Итак, он остался в ледяной пустыне. Добавим ещё от себя — в ледяной пустыне фиолетово-ливидных оттенков (цвет инфернальности, согласно Даниилу Андрееву, придумавшему — независимо от Зины — концепцию падения «художника-вестника»). Таков ему от Зины приговор. Неслучайно же имя Зины («полу-Мнемозины») он отдал главной героине своего «Дара». И дар растерял. Отдался в добровольный плен к ледяной змее, и сам потихоньку стал чудовищем — с таким же дряблым и белым животом, что (по его же словам) имелся у господинчика Чичикова...

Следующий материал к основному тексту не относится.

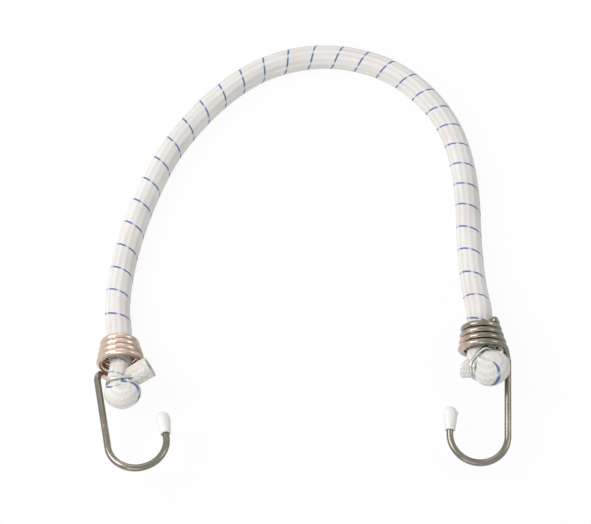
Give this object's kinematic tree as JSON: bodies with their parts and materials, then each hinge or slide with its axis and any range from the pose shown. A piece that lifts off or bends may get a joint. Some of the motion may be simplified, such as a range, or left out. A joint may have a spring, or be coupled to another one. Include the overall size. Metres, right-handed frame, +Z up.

Отметим в «Пустыни» ещё одну любопытную подробность:
Вальден прошёл в столовую, где уже сидела дама с собачкой и какая-то новоприбывшая парочка.
Итак, мизансцена драмы включает следующих актёров: а) Сирина, б) Шаховскую и в) какую-то «новоприбывшую парочку». Что это за парочка?
Парочку составляли «иностранка в синем платье и загорелый мужчина в старомодном смокинге. Он давно заметил эту чету, — они мелькали, как повторный образ во сне, как легкий лейтмотив, — то на пляже, то в кафе, то на набережной. Но только теперь он осознал этот образ, понял, что он значит».
И тебе, мой чуткий читатель, теперь понятно, что значит этот образ? В раннем Вальденовом романе (написанным о ту пору, когда автор был молод и тревожно-весел) влюблённую парочку составили: молодой писатель Сирин и его обворожительная сирена-подруга («они говорили на совершенно непонятном языке»). И теперь Вальдену пришло время осознать (только он не осознал, не заметил!), что он — один, что он — в пустыне, а новоприбывшая парочка — это какой-то другой молодой и бешенно-талантливый поэт приехал со своею подругою ему на смену:
...Идя назад к кургаузу, по солнечной набережной, он несколько раз останавливался, глядел вниз на пляж. Мимо него прошла уже знакомая ему чета. Оба были в халатах, шли быстро, громко говорили на неизвестном языке. Он заметил, что они на него взглянули и на мгновение умолкли. Потом, удаляясь, заговорили опять, и ему показалось, что они его обсуждают, — даже произносят его фамилию. Подул ветерок, сорвал бумажку с трубочки в его руке. Он ощутил странную неловкость, беспричинное чувство, что вот этот проклятый счастливый иностранец, спешащий к пляжу со своей загорелой, прелестной спутницей, знает про него решительно всё, — быть может, насмешливо его жалеет...
Стоит ли жалеть его? Стоит ли осуждать?
Разумеется, не стоит. Его судьба есть законная плата за «беззаконные восторги» творчества. Много, много у него было этих беззаконных восторгов. Много. Он всласть наигрался.
И в конце концов — разве так уж нам плохо от того, что Сирин был, что Сирин творил? Долиной чудной слёз — как там у Батюшкова? — шёл, рыдал, терпел...? исчез?
Может, и исчез. Только мы его исчезновения — не заметили.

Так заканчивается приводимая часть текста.